To be sure, some electric vehicles from old-school car companies have become popular successes with fewer tech glitches; these include the Ford F-150 Lightning and Hyundai’s Ioniq. But today’s EV-market-defining companies (most obviously, Tesla and BYD) make only EVs and hybrids and are not weighed down by legacy investments, either physical or psychological. The same is true, of course, of Rivian.

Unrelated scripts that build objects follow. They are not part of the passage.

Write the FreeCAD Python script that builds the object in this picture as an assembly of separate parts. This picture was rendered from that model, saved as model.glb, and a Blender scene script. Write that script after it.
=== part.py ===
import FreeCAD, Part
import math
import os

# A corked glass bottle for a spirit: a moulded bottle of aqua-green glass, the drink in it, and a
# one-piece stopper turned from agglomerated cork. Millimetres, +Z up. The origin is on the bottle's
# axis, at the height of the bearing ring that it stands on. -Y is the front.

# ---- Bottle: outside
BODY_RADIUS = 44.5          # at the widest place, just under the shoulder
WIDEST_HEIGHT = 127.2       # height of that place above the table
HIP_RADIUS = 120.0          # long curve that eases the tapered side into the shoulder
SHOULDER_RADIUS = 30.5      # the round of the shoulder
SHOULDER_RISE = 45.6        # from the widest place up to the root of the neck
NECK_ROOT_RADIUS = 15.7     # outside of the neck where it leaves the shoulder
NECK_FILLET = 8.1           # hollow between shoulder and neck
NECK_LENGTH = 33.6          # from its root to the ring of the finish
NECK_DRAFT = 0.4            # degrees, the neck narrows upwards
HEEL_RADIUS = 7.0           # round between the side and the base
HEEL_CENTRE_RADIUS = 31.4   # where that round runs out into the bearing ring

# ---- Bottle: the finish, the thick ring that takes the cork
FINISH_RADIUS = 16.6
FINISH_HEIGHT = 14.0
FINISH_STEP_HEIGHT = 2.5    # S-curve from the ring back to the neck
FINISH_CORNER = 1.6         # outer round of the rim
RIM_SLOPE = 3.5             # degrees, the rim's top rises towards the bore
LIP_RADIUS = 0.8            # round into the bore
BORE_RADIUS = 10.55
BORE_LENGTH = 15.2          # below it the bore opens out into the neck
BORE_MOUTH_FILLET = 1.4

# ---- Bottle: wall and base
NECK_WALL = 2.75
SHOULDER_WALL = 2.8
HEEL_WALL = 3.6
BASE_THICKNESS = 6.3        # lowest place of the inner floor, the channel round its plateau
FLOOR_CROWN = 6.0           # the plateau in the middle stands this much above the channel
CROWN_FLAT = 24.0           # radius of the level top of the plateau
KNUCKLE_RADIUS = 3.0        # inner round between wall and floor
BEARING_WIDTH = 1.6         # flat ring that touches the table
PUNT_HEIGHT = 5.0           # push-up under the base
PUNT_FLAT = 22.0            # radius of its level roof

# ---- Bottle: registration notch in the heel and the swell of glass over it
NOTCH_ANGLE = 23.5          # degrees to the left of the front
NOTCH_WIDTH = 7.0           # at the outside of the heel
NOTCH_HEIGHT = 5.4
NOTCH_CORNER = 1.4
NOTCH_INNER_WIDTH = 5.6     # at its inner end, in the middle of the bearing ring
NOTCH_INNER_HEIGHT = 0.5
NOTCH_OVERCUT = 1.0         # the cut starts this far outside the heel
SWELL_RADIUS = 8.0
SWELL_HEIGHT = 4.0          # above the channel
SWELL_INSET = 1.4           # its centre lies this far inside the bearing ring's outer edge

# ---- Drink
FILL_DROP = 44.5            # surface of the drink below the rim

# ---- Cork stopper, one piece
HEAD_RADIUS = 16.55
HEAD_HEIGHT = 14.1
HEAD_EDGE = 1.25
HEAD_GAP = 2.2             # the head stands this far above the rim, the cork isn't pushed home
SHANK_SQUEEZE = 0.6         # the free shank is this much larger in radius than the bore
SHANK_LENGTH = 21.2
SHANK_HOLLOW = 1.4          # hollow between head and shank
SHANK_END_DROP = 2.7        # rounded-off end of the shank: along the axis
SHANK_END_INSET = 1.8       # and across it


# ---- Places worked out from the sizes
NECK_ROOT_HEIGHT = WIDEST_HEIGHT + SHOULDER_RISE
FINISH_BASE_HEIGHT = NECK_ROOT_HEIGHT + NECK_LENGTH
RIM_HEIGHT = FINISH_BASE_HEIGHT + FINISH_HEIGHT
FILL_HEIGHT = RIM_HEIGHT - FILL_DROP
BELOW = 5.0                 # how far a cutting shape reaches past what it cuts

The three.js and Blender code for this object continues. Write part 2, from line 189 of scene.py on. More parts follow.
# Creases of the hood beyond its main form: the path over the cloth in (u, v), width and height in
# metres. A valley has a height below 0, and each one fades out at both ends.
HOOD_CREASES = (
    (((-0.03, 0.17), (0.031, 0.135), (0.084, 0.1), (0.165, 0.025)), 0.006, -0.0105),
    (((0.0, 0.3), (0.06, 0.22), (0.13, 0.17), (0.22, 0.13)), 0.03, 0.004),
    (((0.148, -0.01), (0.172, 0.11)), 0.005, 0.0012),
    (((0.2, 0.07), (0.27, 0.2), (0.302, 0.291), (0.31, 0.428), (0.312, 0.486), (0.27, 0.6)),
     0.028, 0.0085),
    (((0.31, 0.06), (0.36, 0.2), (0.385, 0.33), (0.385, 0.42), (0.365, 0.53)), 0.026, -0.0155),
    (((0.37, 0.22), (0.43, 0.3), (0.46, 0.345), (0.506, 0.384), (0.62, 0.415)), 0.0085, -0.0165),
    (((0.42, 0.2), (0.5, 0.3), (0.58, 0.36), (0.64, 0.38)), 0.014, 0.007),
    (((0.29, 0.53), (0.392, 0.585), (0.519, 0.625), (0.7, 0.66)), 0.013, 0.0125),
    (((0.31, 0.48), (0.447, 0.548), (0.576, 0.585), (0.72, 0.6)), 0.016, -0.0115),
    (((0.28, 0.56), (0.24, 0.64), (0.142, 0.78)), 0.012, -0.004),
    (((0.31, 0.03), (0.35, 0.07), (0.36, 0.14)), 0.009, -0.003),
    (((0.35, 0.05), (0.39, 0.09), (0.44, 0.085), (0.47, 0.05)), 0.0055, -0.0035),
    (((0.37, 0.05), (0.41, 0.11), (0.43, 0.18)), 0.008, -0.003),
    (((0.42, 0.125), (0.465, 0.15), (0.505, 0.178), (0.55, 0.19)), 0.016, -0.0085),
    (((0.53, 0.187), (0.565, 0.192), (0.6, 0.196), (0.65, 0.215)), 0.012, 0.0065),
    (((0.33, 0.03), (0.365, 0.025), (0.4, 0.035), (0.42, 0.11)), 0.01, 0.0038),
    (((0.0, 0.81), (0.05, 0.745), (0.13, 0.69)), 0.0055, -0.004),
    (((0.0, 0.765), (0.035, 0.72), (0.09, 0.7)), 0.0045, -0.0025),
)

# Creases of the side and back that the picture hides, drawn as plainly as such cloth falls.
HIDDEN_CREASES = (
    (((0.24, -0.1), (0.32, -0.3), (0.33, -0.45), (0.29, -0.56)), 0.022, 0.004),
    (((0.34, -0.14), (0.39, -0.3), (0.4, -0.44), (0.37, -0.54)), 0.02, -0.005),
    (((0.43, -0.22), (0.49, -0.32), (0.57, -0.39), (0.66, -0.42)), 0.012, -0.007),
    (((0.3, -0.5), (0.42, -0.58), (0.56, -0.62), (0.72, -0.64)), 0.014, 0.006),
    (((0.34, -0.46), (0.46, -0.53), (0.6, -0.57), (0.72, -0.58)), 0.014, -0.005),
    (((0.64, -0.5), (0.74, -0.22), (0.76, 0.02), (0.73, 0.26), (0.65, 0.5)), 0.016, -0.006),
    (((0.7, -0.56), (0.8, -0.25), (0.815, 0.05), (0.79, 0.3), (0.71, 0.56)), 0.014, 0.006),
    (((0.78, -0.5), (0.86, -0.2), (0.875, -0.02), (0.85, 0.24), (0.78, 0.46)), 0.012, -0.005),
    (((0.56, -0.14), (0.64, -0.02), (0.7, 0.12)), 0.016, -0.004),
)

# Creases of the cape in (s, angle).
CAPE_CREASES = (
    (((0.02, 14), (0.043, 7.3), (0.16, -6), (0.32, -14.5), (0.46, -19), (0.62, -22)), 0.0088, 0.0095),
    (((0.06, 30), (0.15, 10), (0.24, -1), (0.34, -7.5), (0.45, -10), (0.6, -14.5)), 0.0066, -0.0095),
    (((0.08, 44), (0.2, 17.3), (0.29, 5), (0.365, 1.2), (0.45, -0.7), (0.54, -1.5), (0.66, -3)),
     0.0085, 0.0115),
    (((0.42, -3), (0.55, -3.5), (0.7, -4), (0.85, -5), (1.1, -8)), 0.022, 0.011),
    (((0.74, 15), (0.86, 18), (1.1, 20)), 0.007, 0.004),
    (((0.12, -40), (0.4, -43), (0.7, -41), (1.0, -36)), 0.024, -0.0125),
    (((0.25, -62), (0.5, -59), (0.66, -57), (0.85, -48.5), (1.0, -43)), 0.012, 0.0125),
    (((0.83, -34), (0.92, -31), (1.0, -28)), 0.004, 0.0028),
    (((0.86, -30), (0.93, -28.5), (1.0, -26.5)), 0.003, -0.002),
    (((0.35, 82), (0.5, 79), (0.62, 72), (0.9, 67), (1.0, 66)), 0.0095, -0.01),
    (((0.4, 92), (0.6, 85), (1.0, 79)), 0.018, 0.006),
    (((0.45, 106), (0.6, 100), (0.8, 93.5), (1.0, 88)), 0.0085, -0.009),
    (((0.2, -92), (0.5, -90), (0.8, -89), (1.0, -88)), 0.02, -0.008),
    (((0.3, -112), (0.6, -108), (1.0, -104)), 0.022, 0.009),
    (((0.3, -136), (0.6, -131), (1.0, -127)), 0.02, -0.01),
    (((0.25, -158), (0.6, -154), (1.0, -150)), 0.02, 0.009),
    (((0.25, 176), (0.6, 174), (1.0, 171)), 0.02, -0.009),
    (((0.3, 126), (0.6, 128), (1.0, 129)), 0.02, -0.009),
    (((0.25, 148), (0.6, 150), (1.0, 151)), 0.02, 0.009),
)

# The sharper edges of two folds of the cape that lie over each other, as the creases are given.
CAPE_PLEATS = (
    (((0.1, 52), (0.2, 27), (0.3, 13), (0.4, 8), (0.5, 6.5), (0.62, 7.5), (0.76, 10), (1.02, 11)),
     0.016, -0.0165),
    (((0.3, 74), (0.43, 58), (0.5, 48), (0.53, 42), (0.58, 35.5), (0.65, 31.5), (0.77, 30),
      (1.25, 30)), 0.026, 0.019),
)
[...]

All of this could mean that VW’s new joint venture is doomed to be another false start, a halting effort to retrofit cutting-edge technology to legacy auto manufacture. But this conclusion would drastically overstate the nature of Volkswagen’s problem as well as underestimate the potential gains of the deal. Volkswagen still has, after all, tremendous expertise in actually making vehicles, and that still matters in the car business. (When Tesla tried to ramp up manufacturing volume of its Model 3 sedan in 2018, the effort sent the company into what Elon Musk called “production hell.”) So if working with Rivian puts software in those vehicles that’s reliable and user-friendly, VW would be well on its way to realizing its ambition to be a force in the EV market. If you can’t beat ’em, join ’em could be VW’s winning strategy.